JSON records of objects:
** START **
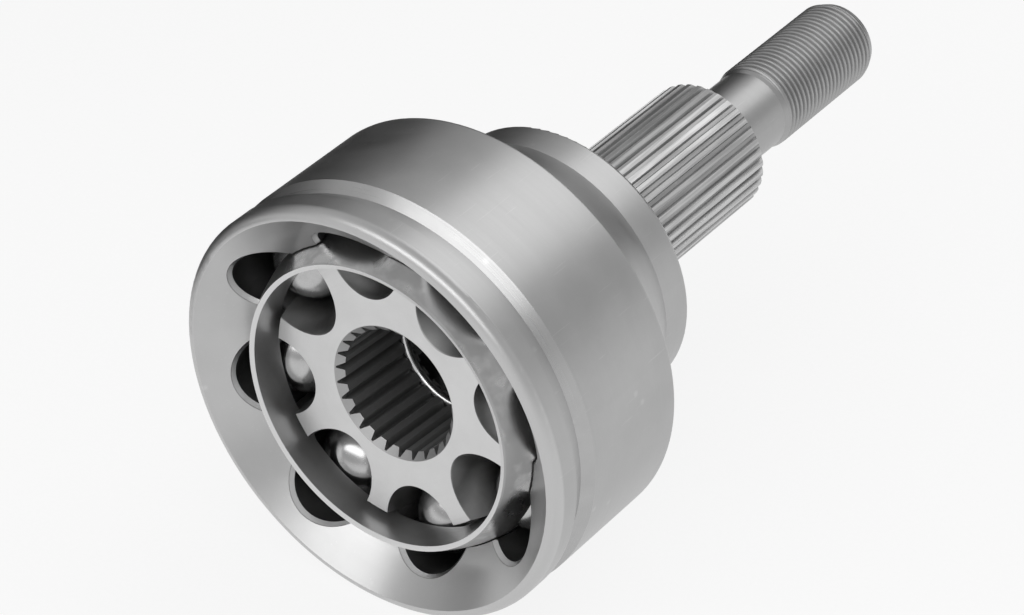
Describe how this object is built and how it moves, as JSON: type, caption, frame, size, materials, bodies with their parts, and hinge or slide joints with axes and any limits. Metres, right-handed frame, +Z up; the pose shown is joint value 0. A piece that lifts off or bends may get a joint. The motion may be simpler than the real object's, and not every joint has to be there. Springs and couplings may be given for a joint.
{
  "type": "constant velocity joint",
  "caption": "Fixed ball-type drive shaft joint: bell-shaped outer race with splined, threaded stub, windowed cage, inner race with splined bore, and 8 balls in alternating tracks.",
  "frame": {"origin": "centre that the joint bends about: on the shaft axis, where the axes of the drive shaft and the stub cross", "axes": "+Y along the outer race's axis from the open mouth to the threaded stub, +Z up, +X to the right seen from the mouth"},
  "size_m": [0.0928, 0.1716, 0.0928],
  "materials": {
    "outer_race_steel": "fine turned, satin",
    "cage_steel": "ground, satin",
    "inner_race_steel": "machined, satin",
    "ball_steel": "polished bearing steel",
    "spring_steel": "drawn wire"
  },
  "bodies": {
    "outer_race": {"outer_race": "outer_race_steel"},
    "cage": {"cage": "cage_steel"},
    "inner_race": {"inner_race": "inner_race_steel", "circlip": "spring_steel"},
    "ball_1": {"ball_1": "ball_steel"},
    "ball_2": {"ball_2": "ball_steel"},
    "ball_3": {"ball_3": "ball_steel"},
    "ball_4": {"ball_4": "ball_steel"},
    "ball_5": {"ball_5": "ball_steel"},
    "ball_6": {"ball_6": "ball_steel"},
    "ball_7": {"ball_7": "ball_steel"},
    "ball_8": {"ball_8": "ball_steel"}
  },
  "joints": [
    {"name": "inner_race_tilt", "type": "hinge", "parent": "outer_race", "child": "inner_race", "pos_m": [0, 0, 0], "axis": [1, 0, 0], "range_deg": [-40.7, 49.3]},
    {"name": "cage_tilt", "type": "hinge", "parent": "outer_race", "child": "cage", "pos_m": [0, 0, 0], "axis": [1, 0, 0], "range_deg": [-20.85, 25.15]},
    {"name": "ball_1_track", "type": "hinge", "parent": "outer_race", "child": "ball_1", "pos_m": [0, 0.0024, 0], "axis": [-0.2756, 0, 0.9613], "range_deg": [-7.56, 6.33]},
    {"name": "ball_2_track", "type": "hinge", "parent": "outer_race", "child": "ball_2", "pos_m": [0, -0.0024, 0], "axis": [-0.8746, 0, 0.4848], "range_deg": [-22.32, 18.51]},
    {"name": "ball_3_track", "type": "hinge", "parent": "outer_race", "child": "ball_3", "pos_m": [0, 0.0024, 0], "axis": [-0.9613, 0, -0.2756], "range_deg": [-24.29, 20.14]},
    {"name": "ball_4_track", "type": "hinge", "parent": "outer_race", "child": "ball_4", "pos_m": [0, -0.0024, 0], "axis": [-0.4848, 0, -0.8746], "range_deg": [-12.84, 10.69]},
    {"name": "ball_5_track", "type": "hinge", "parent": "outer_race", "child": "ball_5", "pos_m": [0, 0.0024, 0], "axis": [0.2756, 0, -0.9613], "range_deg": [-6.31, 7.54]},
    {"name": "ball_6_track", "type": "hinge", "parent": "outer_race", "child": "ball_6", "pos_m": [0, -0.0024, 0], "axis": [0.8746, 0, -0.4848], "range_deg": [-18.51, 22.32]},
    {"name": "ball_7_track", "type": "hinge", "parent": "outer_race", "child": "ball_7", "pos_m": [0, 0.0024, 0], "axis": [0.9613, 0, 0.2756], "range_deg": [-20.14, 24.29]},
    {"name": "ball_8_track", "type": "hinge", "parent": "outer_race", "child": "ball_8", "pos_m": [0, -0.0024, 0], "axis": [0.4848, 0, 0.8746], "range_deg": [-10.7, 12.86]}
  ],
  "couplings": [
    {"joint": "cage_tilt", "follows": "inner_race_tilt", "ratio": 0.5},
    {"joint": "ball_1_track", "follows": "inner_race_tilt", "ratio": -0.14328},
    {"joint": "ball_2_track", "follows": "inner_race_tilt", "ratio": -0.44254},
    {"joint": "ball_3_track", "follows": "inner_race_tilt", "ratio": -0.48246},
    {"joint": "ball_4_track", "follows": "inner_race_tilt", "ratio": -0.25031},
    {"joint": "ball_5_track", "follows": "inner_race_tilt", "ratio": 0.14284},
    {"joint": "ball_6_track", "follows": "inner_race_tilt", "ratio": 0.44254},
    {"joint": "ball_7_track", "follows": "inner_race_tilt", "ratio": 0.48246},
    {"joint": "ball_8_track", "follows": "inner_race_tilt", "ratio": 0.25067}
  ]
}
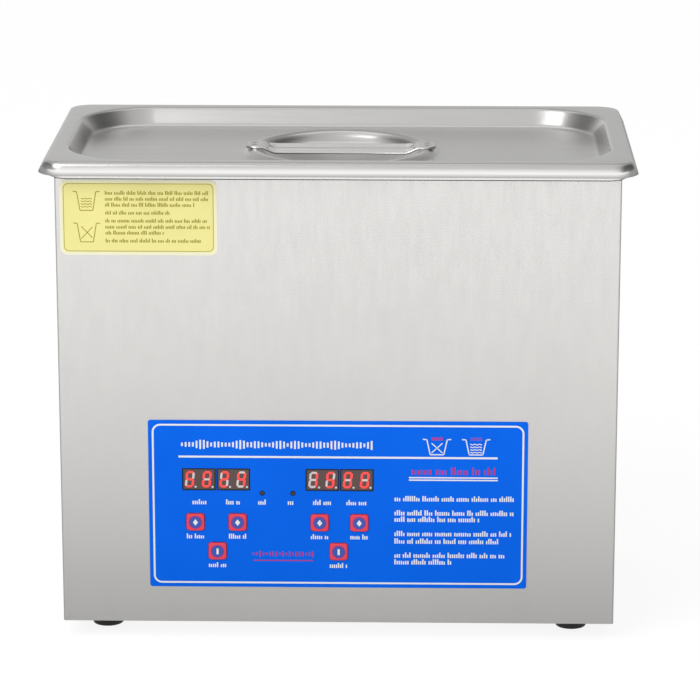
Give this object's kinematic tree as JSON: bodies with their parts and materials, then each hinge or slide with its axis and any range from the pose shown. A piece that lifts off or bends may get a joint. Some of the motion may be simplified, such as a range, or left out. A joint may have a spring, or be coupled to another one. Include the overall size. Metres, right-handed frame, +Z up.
** END **
▸ Directive: Please restate the records in full, word for word.

▸ The answer:
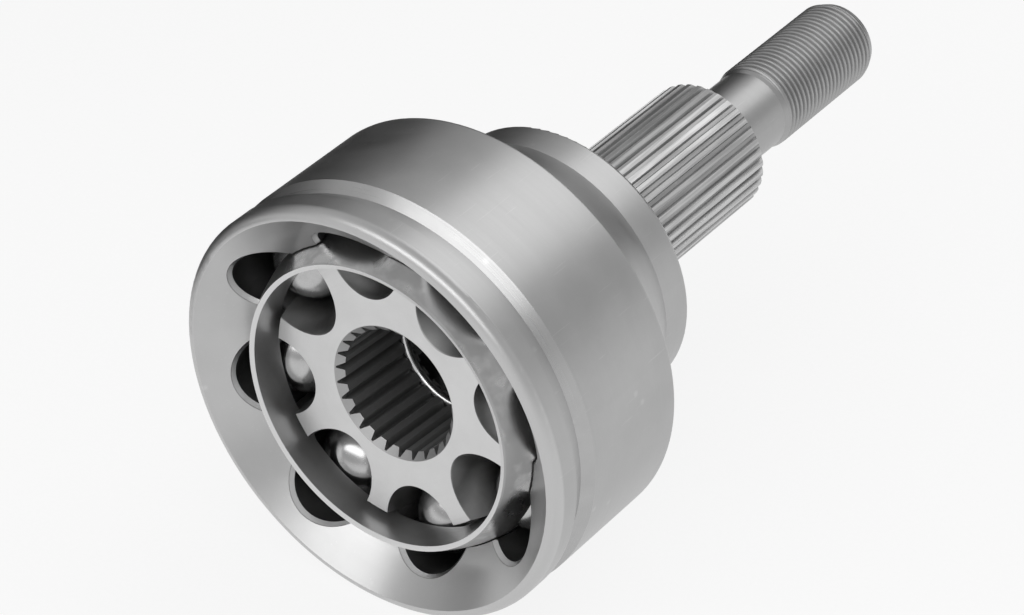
Describe how this object is built and how it moves, as JSON: type, caption, frame, size, materials, bodies with their parts, and hinge or slide joints with axes and any limits. Metres, right-handed frame, +Z up; the pose shown is joint value 0. A piece that lifts off or bends may get a joint. The motion may be simpler than the real object's, and not every joint has to be there. Springs and couplings may be given for a joint.
{
  "type": "constant velocity joint",
  "caption": "Fixed ball-type drive shaft joint: bell-shaped outer race with splined, threaded stub, windowed cage, inner race with splined bore, and 8 balls in alternating tracks.",
  "frame": {"origin": "centre that the joint bends about: on the shaft axis, where the axes of the drive shaft and the stub cross", "axes": "+Y along the outer race's axis from the open mouth to the threaded stub, +Z up, +X to the right seen from the mouth"},
  "size_m": [0.0928, 0.1716, 0.0928],
  "materials": {
    "outer_race_steel": "fine turned, satin",
    "cage_steel": "ground, satin",
    "inner_race_steel": "machined, satin",
    "ball_steel": "polished bearing steel",
    "spring_steel": "drawn wire"
  },
  "bodies": {
    "outer_race": {"outer_race": "outer_race_steel"},
    "cage": {"cage": "cage_steel"},
    "inner_race": {"inner_race": "inner_race_steel", "circlip": "spring_steel"},
    "ball_1": {"ball_1": "ball_steel"},
    "ball_2": {"ball_2": "ball_steel"},
    "ball_3": {"ball_3": "ball_steel"},
    "ball_4": {"ball_4": "ball_steel"},
    "ball_5": {"ball_5": "ball_steel"},
    "ball_6": {"ball_6": "ball_steel"},
    "ball_7": {"ball_7": "ball_steel"},
    "ball_8": {"ball_8": "ball_steel"}
  },
  "joints": [
    {"name": "inner_race_tilt", "type": "hinge", "parent": "outer_race", "child": "inner_race", "pos_m": [0, 0, 0], "axis": [1, 0, 0], "range_deg": [-40.7, 49.3]},
    {"name": "cage_tilt", "type": "hinge", "parent": "outer_race", "child": "cage", "pos_m": [0, 0, 0], "axis": [1, 0, 0], "range_deg": [-20.85, 25.15]},
    {"name": "ball_1_track", "type": "hinge", "parent": "outer_race", "child": "ball_1", "pos_m": [0, 0.0024, 0], "axis": [-0.2756, 0, 0.9613], "range_deg": [-7.56, 6.33]},
    {"name": "ball_2_track", "type": "hinge", "parent": "outer_race", "child": "ball_2", "pos_m": [0, -0.0024, 0], "axis": [-0.8746, 0, 0.4848], "range_deg": [-22.32, 18.51]},
    {"name": "ball_3_track", "type": "hinge", "parent": "outer_race", "child": "ball_3", "pos_m": [0, 0.0024, 0], "axis": [-0.9613, 0, -0.2756], "range_deg": [-24.29, 20.14]},
    {"name": "ball_4_track", "type": "hinge", "parent": "outer_race", "child": "ball_4", "pos_m": [0, -0.0024, 0], "axis": [-0.4848, 0, -0.8746], "range_deg": [-12.84, 10.69]},
    {"name": "ball_5_track", "type": "hinge", "parent": "outer_race", "child": "ball_5", "pos_m": [0, 0.0024, 0], "axis": [0.2756, 0, -0.9613], "range_deg": [-6.31, 7.54]},
    {"name": "ball_6_track", "type": "hinge", "parent": "outer_race", "child": "ball_6", "pos_m": [0, -0.0024, 0], "axis": [0.8746, 0, -0.4848], "range_deg": [-18.51, 22.32]},
    {"name": "ball_7_track", "type": "hinge", "parent": "outer_race", "child": "ball_7", "pos_m": [0, 0.0024, 0], "axis": [0.9613, 0, 0.2756], "range_deg": [-20.14, 24.29]},
    {"name": "ball_8_track", "type": "hinge", "parent": "outer_race", "child": "ball_8", "pos_m": [0, -0.0024, 0], "axis": [0.4848, 0, 0.8746], "range_deg": [-10.7, 12.86]}
  ],
  "couplings": [
    {"joint": "cage_tilt", "follows": "inner_race_tilt", "ratio": 0.5},
    {"joint": "ball_1_track", "follows": "inner_race_tilt", "ratio": -0.14328},
    {"joint": "ball_2_track", "follows": "inner_race_tilt", "ratio": -0.44254},
    {"joint": "ball_3_track", "follows": "inner_race_tilt", "ratio": -0.48246},
    {"joint": "ball_4_track", "follows": "inner_race_tilt", "ratio": -0.25031},
    {"joint": "ball_5_track", "follows": "inner_race_tilt", "ratio": 0.14284},
    {"joint": "ball_6_track", "follows": "inner_race_tilt", "ratio": 0.44254},
    {"joint": "ball_7_track", "follows": "inner_race_tilt", "ratio": 0.48246},
    {"joint": "ball_8_track", "follows": "inner_race_tilt", "ratio": 0.25067}
  ]
}
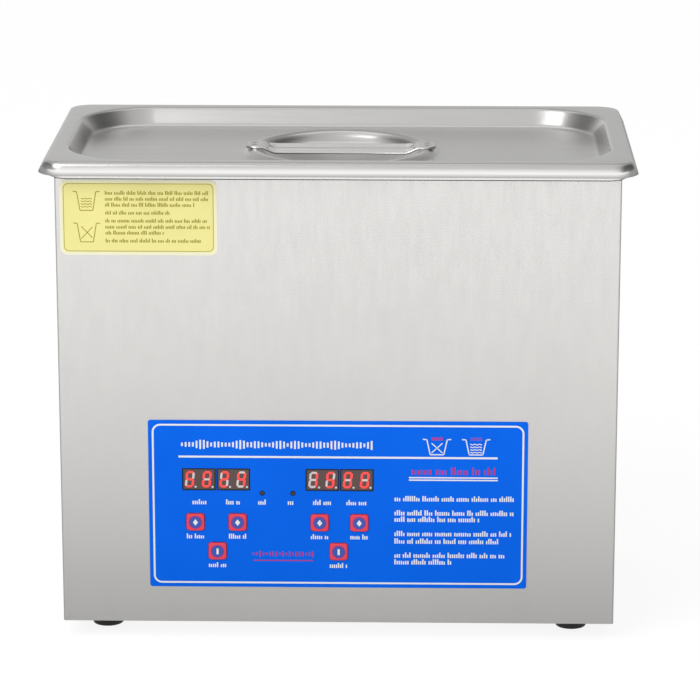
Give this object's kinematic tree as JSON: bodies with their parts and materials, then each hinge or slide with its axis and any range from the pose shown. A piece that lifts off or bends may get a joint. Some of the motion may be simplified, such as a range, or left out. A joint may have a spring, or be coupled to another one. Include the overall size. Metres, right-handed frame, +Z up.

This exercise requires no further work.